Als wir uns am nächsten Tag von der Familie verabschieden (und nachdem Lavinia uns noch zwei Gläser Kompott und ein Glas selbst gekochte Erdbeermarmelade zugesteckt hat), ist das Thermometer bereits wieder auf 38 Grad geklettert. Wir geben auf – und Gas: Für gemächliches Reisen ist das einfach zu heiß. Von Ungarn sehen wir nur Autobahn und einen hübschen kleinen Campingplatz, über den wir durch Zufall stolpern, als wir versehentlich von der Autobahn abfahren. Wir bleiben zwei Nächte – und kurze Zeit später sind wir auch schon in Österreich. Weiter geht’s auf der Autobahn. Und ich fühle mich mit jedem Kilometer, den wir Deutschland näher kommen, seltsamer. Freue mich auf Zeit zuhause, mit Familie und Freunden. Aber habe gleichzeitig Angst, dass es so sein könnte, als wären wir nie weg gewesen. Dass all die noch zarten und zerbrechlichen Erkenntnisse und Errungenschaft der ersten zehn Monate dieses großen Abenteuers plötzlich gar nicht mehr wahr sein könnten. Sich verflüchtigen unter dem übermächtig Vertrauten der Heimat.
Also doch noch mal Tempo rausnehmen. Die Hitze ist 21 Grad und Regen gewichen, seit wir gestern Abend in Melk an der Donau angekommen sind. Das Dreifache für ein Essen im Restaurant bezahlt haben als in Griechenland oder Bulgarien und uns im freitagabendlichen Touristentreiben in der pittoresken Altstadt gefühlt haben wie Außerirdische.

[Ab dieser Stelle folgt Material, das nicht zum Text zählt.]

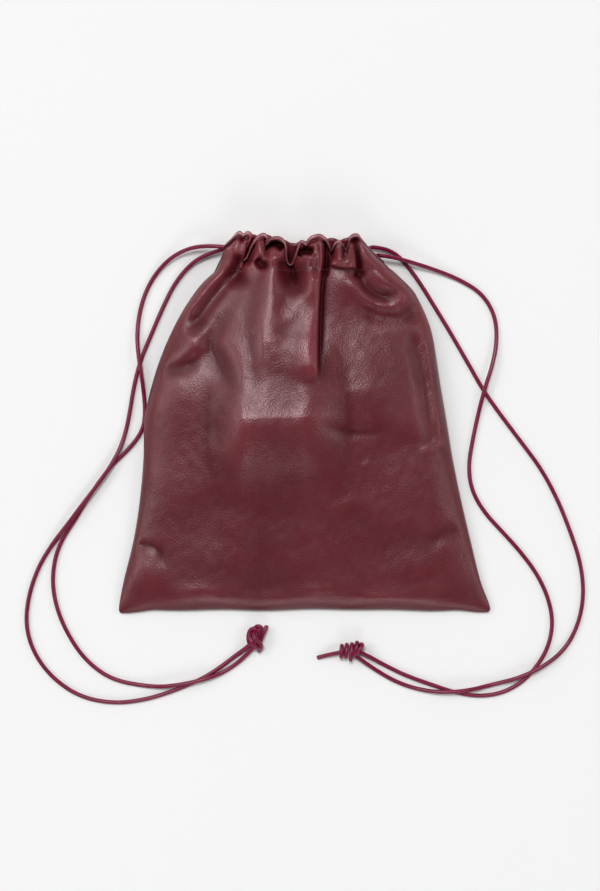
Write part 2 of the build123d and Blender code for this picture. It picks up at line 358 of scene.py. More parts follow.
RIGHT_LOWER_ROUTE = [
    (46.5, 104.6, 9.5),
    (54.0, 103.8, 9.0),
    (66.5, 100.6, 6.8),
    (81.5, 96.2, 3.2),
    (97.0, 90.3, LOW),
    (111.5, 81.5, LOW),
    (119.8, 67.5, LOW),
    (121.0, 51.5, LOW),
    (117.8, 36.0, OVER),
    (112.6, 20.5, OVER),
    (109.0, 5.5, LOW),
    (105.5, -11.0, LOW),
    (102.8, -27.5, LOW),
    (105.0, -42.5, LOW),
    (112.8, -56.0, LOW),
    (123.5, -67.5, LOW),
    (135.0, -80.0, LOW),
    (146.0, -94.5, LOW),
    (153.5, -110.5, LOW),
    (156.2, -126.5, LOW),
    (152.5, -142.5, LOW),
    (143.5, -156.0, LOW),
    (134.0, -164.5, LOW),
    (122.5, -170.0, LOW),
    (108.5, -171.6, LOW),
    (93.5, -169.0, LOW),
    (78.5, -163.8, LOW),
    (63.0, -158.3, LOW),
    (49.5, -151.6, LOW),
    (38.0, -144.9, 3.0),
    (31.0, -142.0, 4.0),
]


def cord_curve(name, routes, order=3, closed=False):
    """Round cord as smooth NURBS curves whose control points are the routes' points."""
    data = bpy.data.curves.new(name, "CURVE")
    data.dimensions = "3D"
    for points in routes:
        spline = data.splines.new("NURBS")
        spline.points.add(len(points) - 1)
        for control, point in zip(spline.points, points):
            control.co = (*(value * MM for value in point), 1)
        spline.order_u = min(order, len(points))
        spline.use_endpoint_u = not closed
        spline.use_cyclic_u = closed
        spline.resolution_u = 10
    data.bevel_depth = CORD_RADIUS
    data.bevel_resolution = 5
    data.use_fill_caps = True
    data.materials.append(CORD_MATERIAL)
    made = bpy.data.objects.new(name, data)
    bpy.context.scene.collection.objects.link(made)
    return made


def cord_piece(name, node_name, body, routes, **shape):
    """A piece of cord that rides a body and takes the place of a CAD node."""
    made = cord_curve(name, routes, **shape)
    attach(made, body)
    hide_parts(node_name)
    return made


# ---- knots --------------------------------------------------------------------------------------
# The left knot is a doubled overhand knot: three bends at its sides and two strands over its top.
LEFT_KNOT_BENDS = [
    [
        (-33.2, -141.2, 2.4), (-35.3, -137.4, 2.8), (-35.4, -132.6, 4.2), (-33.8, -128.9, 5.6),
        (-31.0, -128.3, 6.6), (-28.6, -130.4, 6.2), (-28.0, -134.0, 4.8), (-28.8, -137.6, 3.0),
    ],
    [
        (-31.8, -130.6, 3.2), (-31.2, -127.8, 4.8), (-28.6, -126.6, 5.8), (-26.3, -128.6, 5.8),
        (-26.0, -132.2, 5.2), (-27.0, -135.4, 4.4), (-28.4, -138.6, 2.4),
    ],
    [
        (-33.6, -130.0, 4.4), (-34.4, -133.0, 7.0), (-33.2, -136.2, 8.4), (-31.0, -138.8, 8.2),
        (-28.6, -140.8, 5.6), (-28.2, -142.2, 3.2),
    ],
    [
        (-31.4, -130.0, 5.8), (-31.6, -132.6, 8.6), (-30.2, -135.2, 9.4), (-27.8, -137.4, 8.0),
        (-26.5, -139.8, 5.4), (-27.4, -141.6, 2.8),
    ],
    [(-34.2, -137.0, 2.2), (-33.4, -140.6, 3.6), (-31.0, -141.6, 5.0), (-29.0, -139.6, 5.2)],
]
LEFT_TAIL = [(-26.6, -133.4, 4.2), (-25.4, -131.0, 4.4), (-24.0, -128.8, 3.9), (-23.8, -127.2, 3.2)]
LEFT_SHORT_TAIL = [(-30.2, -138.0, 4.0), (-29.2, -140.8, 3.4), (-28.2, -143.4, 2.2)]
RIGHT_TAIL = [(24.5, -143.2, 4.2), (19.4, -144.4, 3.0), (13.8, -145.6, 1.8), (8.0, -147.4, 1.3)]

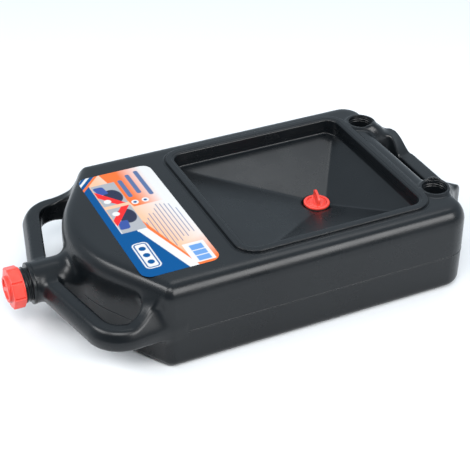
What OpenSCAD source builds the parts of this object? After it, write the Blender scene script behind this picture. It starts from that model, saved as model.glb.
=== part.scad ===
// Portable oil drain pan: a low blow-moulded tank with a funnel recess in its deck, a screw-capped
// spout on the centre-line of its nose, two front handles, a rear handle and two sockets that park
// the drain plug.
//
// +X runs from the spout to the rear handle, +Y to the left side and +Z up. The origin is the middle
// of the footprint, on the ground.

/* [Tank] */
// Width across the side walls, at the parting line
tank_w = 283; // [260:1:310]
// Height of the deck above the ground
tank_h = 104; // [95:1:120]
// Wall of the blow moulding
wall = 2.5; // [2:0.1:3.5]
// Radius of the top edge
top_fillet = 11; // [7:0.5:14]
// Radius of the bottom edge
foot_fillet = 9; // [5:0.5:12]
// How far the side walls lean in between the parting line and the ground
draft = 0.5; // [0:0.5:4]
// Height of the parting line, the spout and the handles
axis_h = 54; // [48:1:60]

/* [Plan outline] */
// Nose, front
nose_x = -200.5; // [-207:0.5:-192]
// Radius of the nose
nose_r = 146; // [130:1:170]
// Angle at which each shoulder sweeps back
shoulder_angle = 31; // [25:1:38]
// Radius of the shoulder corners
shoulder_r = 15; // [8:1:25]
// Rear wall between the corner blocks
rear_x = 224; // [215:1:228]
// Rear face of the corner blocks
block_x = 237; // [234:1:245]
// Radius of the outer corners of the blocks
block_r = 29; // [22:1:36]
// Inner side of each corner block, from the centre-line
block_y = 62; // [55:1:68]

/* [Funnel recess] */
// Front edge of the rim
rim_x0 = -43.5; // [-52:0.5:-37]
// Rear edge of the rim
rim_x1 = 198.5; // [188:0.5:201]
// Width of the rim
rim_w = 236; // [220:1:240]
// Corner radius of the rim
rim_r = 25; // [20:1:40]
// Height of the rim above the deck
rim_rise = 3; // [1:0.5:5]
// Width of the rim's flat band
rim_band = 10.5; // [6:0.5:14]
// Depth of the upright wall below the deck
well_depth = 13; // [8:1:20]
// Depth of the lowest point of the sloping floor below the deck
floor_depth = 46; // [40:1:50]
// Position of the lowest point
floor_x = 121.5; // [108:0.5:128]

/* [Drain plug] */
// Position of the drain hole
drain_x = 110; // [103:0.5:116]
// Radius of the drain hole at the root of its thread
drain_r = 13.4; // [12:0.1:15]
// Pitch of the plug's thread
plug_pitch = 3; // [2.5:0.5:4]
// Radius of the plug's flange
plug_flange_r = 15.6; // [15:0.1:17]
// Length of the plug's tab
tab_l = 24; // [16:1:28]
// Height of the plug's tab
tab_h = 13; // [8:0.5:16]

/* [Plug sockets] */
// Position of the sockets along the tank
socket_x = 216.5; // [213:0.5:219]
// Distance of each socket from the centre-line
socket_y = 86; // [82:1:92]
// Radius of the raised collar
socket_collar_r = 16.8; // [16:0.1:18]
// Height of the collar above the deck
socket_rise = 2.5; // [1:0.5:4]
// Depth of the bore below the collar
socket_depth = 15; // [12:1:20]

/* [Spout and cap] */
// Front face of the cap
cap_x = -274.5; // [-280:0.5:-270]
// Length of the cap's skirt
cap_l = 14.5; // [13:0.5:17]
// Radius of the cap over its ribs
cap_r = 23; // [22.5:0.1:25]
// Number of grip ribs
cap_ribs = 8; // [6:1:12]
// Height of the boss on the cap's face
boss_h = 3.5; // [2:0.5:5]
// Front face of the spout's collar
collar_x = -248.5; // [-251:0.5:-245]
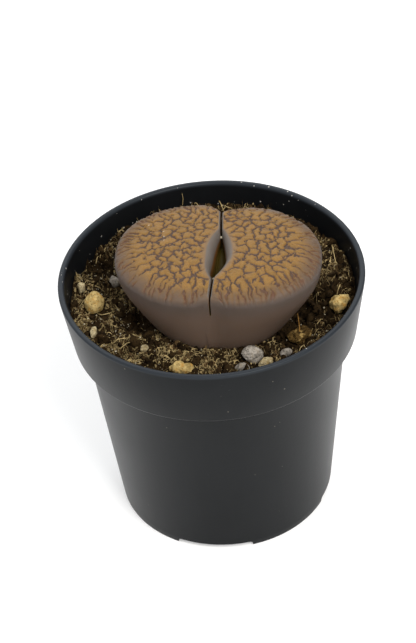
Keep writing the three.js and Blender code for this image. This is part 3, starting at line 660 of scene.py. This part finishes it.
def skin_material():
    """Waxy skin: ochre islands and dark lines, a painted sheen on the pads at the rim, a brown rim,
    mauve-brown sides, grey-brown lips, and brown walls down to a floor painted green as light
    glowing through the leaf."""
    material, tree, shader, place = new_material("lithops_skin")
    fact = {
        name: node(tree, "ShaderNodeAttribute", {}, attribute_name=name).outputs["Fac"]
        for name in ("net", "tone", "rho", "by_eye", "slit_depth", "down_side")
    }
    fine = noised(tree, place, 0.16 * MM, 3.0, 0.6)
    broad = noised(tree, place, 2.6 * MM)
    net = added(tree, fact["net"], worked(tree, "SUBTRACT", fine, 0.5), 0.12)
    outer = eased(tree, fact["rho"], 0.82, 1.04)

    ochre = mixed(tree, fact["tone"], (0.188, 0.098, 0.020), (0.224, 0.118, 0.027))
    ochre = mixed(tree, eased(tree, fine, 0.45, 0.75), ochre, (0.270, 0.144, 0.030))
    ochre = tinged(tree, ochre, eased(tree, fine, 0.5, 0.3), 0.6, (0.125, 0.066, 0.018))
    islands = mixed(tree, outer, ochre, (0.108, 0.063, 0.033))
    islands = tinged(tree, islands, eased(tree, net, 0.26, 0.0), 0.5, (0.145, 0.078, 0.028))
    # Painted sheen: the swollen pads between the lines near the rim are tinted greyer.
    painted_pad_sheen = worked(tree, "MULTIPLY", outer, eased(tree, net, 0.08, 0.4))
    islands = tinged(tree, islands, painted_pad_sheen, 0.6, (0.108, 0.074, 0.052))
    islands = tinged(tree, islands, fact["by_eye"], 0.7, (0.180, 0.112, 0.060))
    line = mixed(tree, outer, (0.076, 0.047, 0.034), (0.108, 0.049, 0.024))
    islands = tinged(tree, islands, specked(tree, place, 0.5 * MM, 0.25), 0.55, line)
    face = mixed(tree, eased(tree, net, 0.045, -0.03), islands, line)

    side = mixed(tree, eased(tree, fact["down_side"], 1.5, 6.0), (0.066, 0.047, 0.036), (0.122, 0.079, 0.054))
    side = tinged(tree, side, broad, 0.35, (0.122, 0.095, 0.084))
    rough_edge = added(tree, fact["down_side"], broad, 0.8)
    skin = mixed(tree, eased(tree, rough_edge, 0.3, 1.8), face, side)

    lip = mixed(tree, broad, (0.106, 0.088, 0.075), (0.134, 0.112, 0.094))
    skin = mixed(tree, eased(tree, fact["slit_depth"], -0.02, 0.22), skin, lip)
    # Painted glow: deep in the slit the brown walls turn to a floor painted green as light glowing through
    # the leaf.
    painted_glow_share = eased(tree, fact["slit_depth"], 1.1, 1.7)
    inside = mixed(tree, painted_glow_share, (0.112, 0.046, 0.008), (0.052, 0.034, 0.0005))
    skin = mixed(tree, eased(tree, fact["slit_depth"], 0.95, 1.15), skin, inside)
    skin = tinged(tree, skin, specked(tree, place, 1.3 * MM, 0.03), 0.5, (0.42, 0.38, 0.32))
    grain = added(tree, fine, noised(tree, place, 0.05 * MM, 2.0), 0.5)
    feed(tree, shader, {
        "Base Color": skin,
        "Roughness": added(tree, 0.5, fine, 0.14),
        "Specular IOR Level": 0.25,
        "Subsurface Weight": 0.12,
        "Subsurface Radius": (1.0, 0.45, 0.25),
        "Subsurface Scale": 0.6 * MM,
        "Normal": bumped(tree, grain, 0.03 * MM, 0.5),
    })
    return material


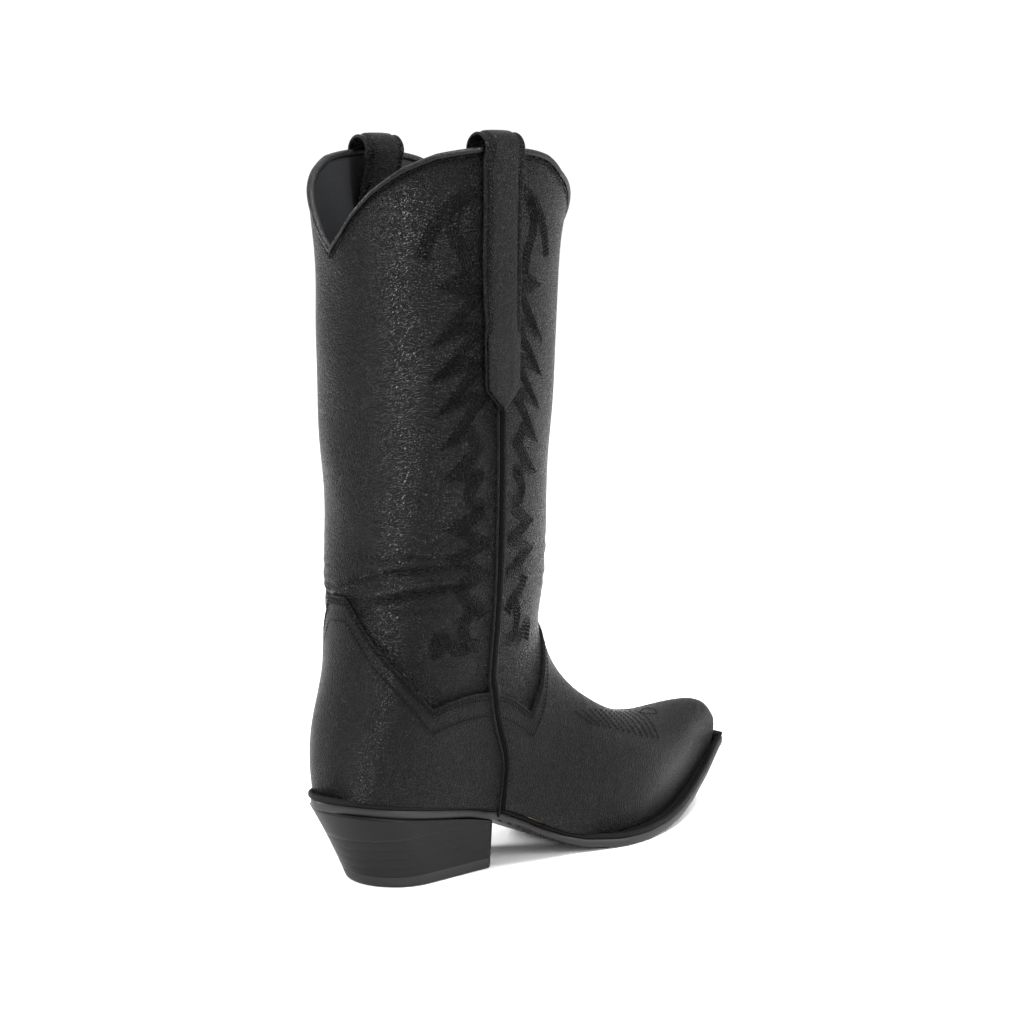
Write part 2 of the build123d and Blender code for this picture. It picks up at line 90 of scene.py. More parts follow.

Gleich werden wir uns das berühmte Kloster hier ansehen – und dann, wenn wir ganz langsam weitertrödeln, Montagabend bei meinem Bruder in München sein. Ich freu mich wie Bolle – auf das Wiedersehen, aber auch darüber, dass es nur eine achtwöchige Unterbrechung unserer Reise sein wird, die, wenn man die Ursprungsroute Panamericana zugrunde legt, ja eigentlich noch gar nicht richtig angefangen hat…

Ein Kommentar

  1. Und wieder haben wir uns knapp verpasst. Am 13. Juli passierten wir auch München und waren vorher eine Weile in Österreich. Es ist aber verflixt mit der größe dieser Welt.

    Falls ihr zufällig im Anschluss Richtung Sachsen-Anhalt fahrt, sagt mal Bescheid. Wir sind ab heute nämlich wieder seßhaft.